Perhaps the two nodes on the channel can attest that they have low-latency fast 
forwards.
However, merely because they claim it does not make it so.

Nodes could make known-failing payments (generate a random payment hash, route 
through the "fast forward"-claiming channel, measure latency) to determine the 
truth of the fast forward.
In fact, if nodes do this "in the background" continuously, they can map out 
which channels have good latency (regardless of the use of fast forward or not: 
two nodes located physically close to each other with low-latency internet 
connections may very well have good enough latency even without fast forwards).

Fast Forwards on Decker-Russell-Osuntokun
=========================================

Decker-Russell-Osuntokun does not, in fact, need fast forwards, if we design 
the link-level protocol properly.

Each "add HTLC" "fulfill HTLC" "fail HTLC" "change fee" update message includes 
the signature needed for the next update transaction and the next state 
transaction, that immediately has the new state.
Then the peer should reply with the remaining signatures needed immediately.

Upon receiving an "add HTLC", one can now construct the full next update 
transaction/next state transaction, and the existence of this update 
transaction is enough to invalidate any previous update transaction.
So it is safe to forward the "add HTLC" to the next hop immediately as soon as 
the node can update its local database.
This is different from Poon-Dryja, where the existence of the next commitment 
transactions does not imply that the previous commitment transaction is revoked.

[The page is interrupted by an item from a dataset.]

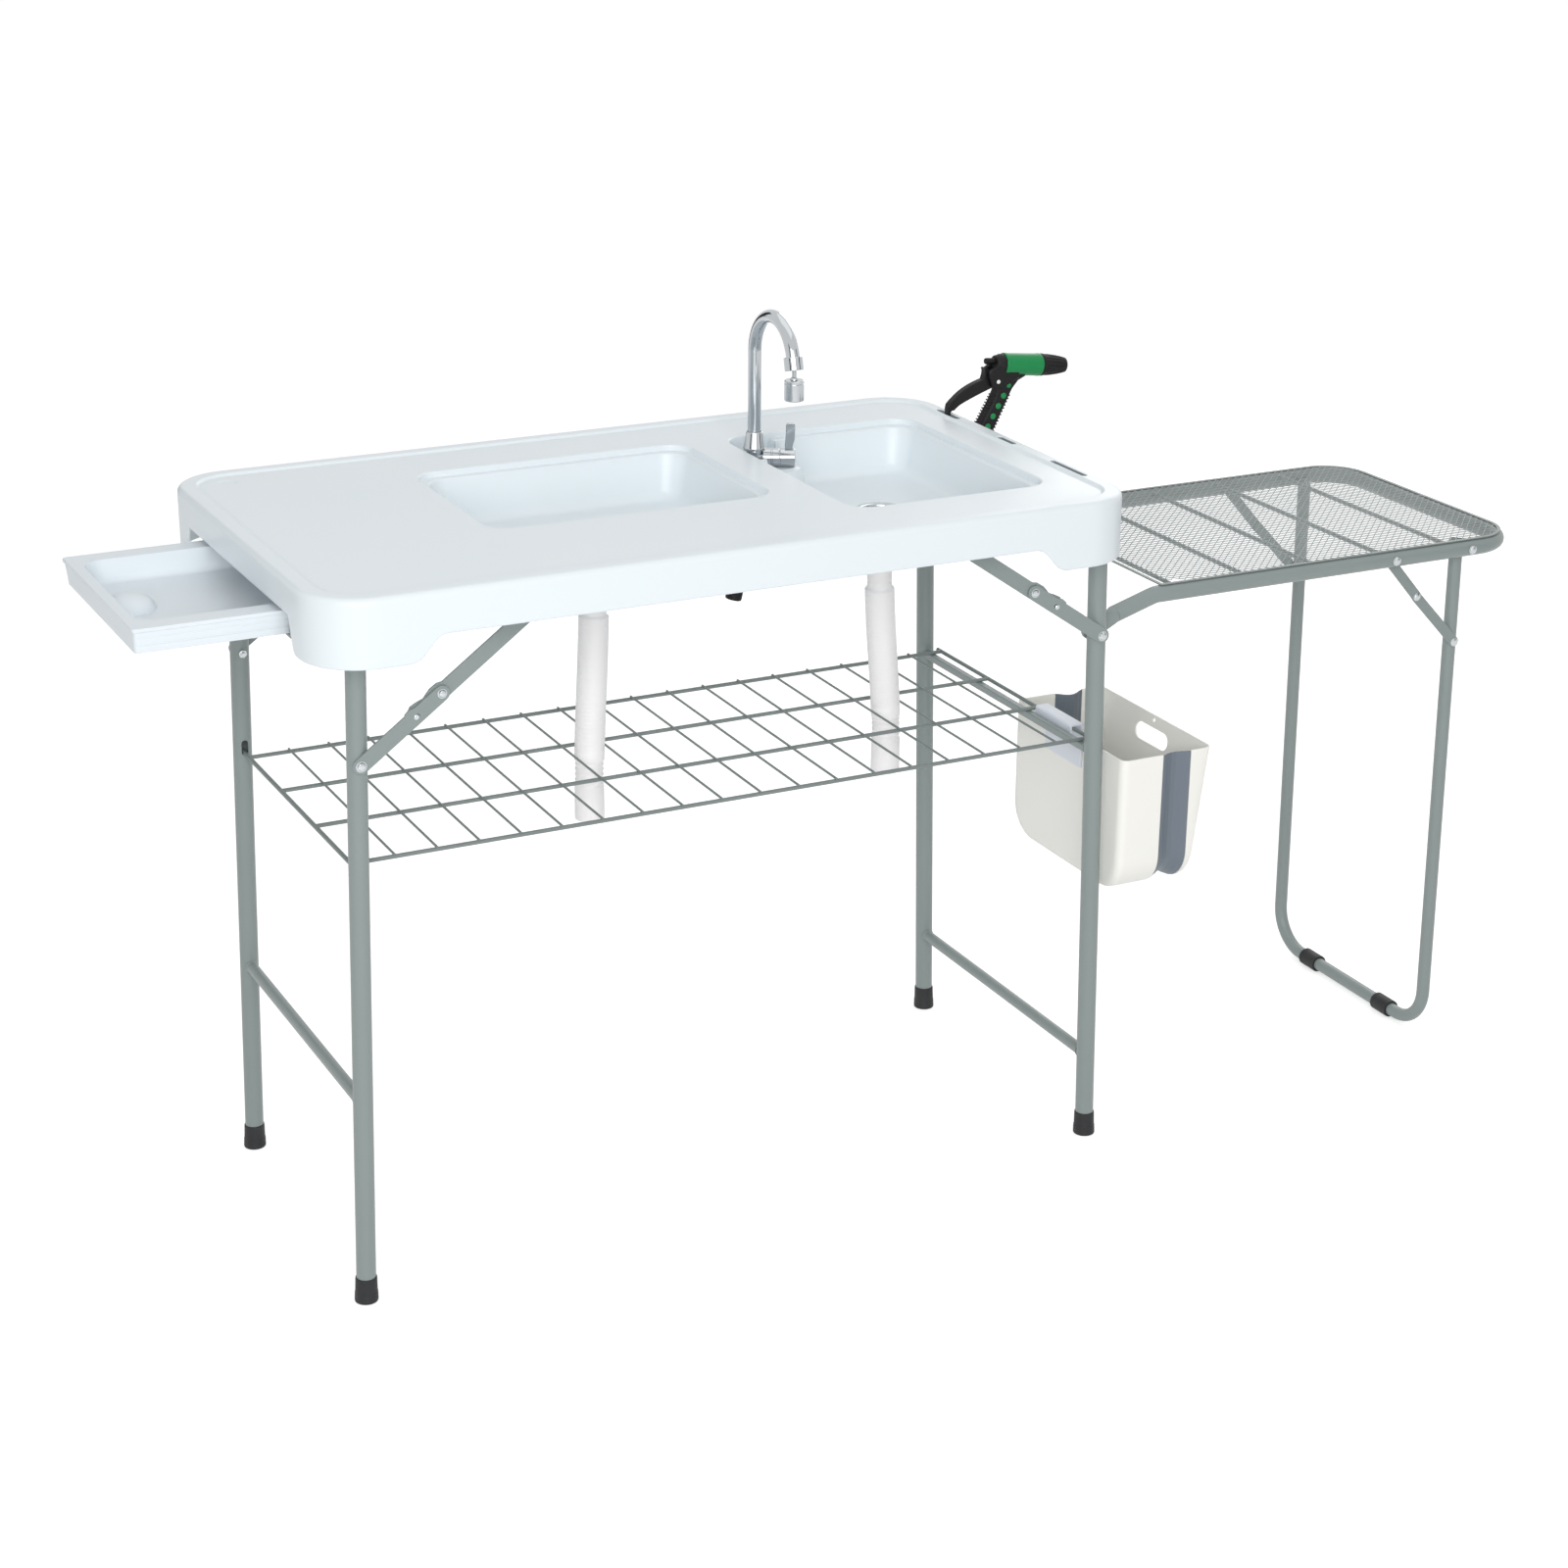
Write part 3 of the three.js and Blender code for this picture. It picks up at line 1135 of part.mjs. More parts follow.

Of course, there is now the issue of "how do we handle when both nodes want to 
update at the same time and sent conflicting 'next update' messages?"
Perhaps it can be left as an exercise to the reader how to do this while not 
requiring any round trips in the critical path of forwarding, in the typical 
case.
For instance, if one has sent an update but receives an update in return, 
coordinate with the counterparty, do not forward yet, and then figure out a 
common "next" update/state transaction that has both updates, then continue 
with forwarding the update you received.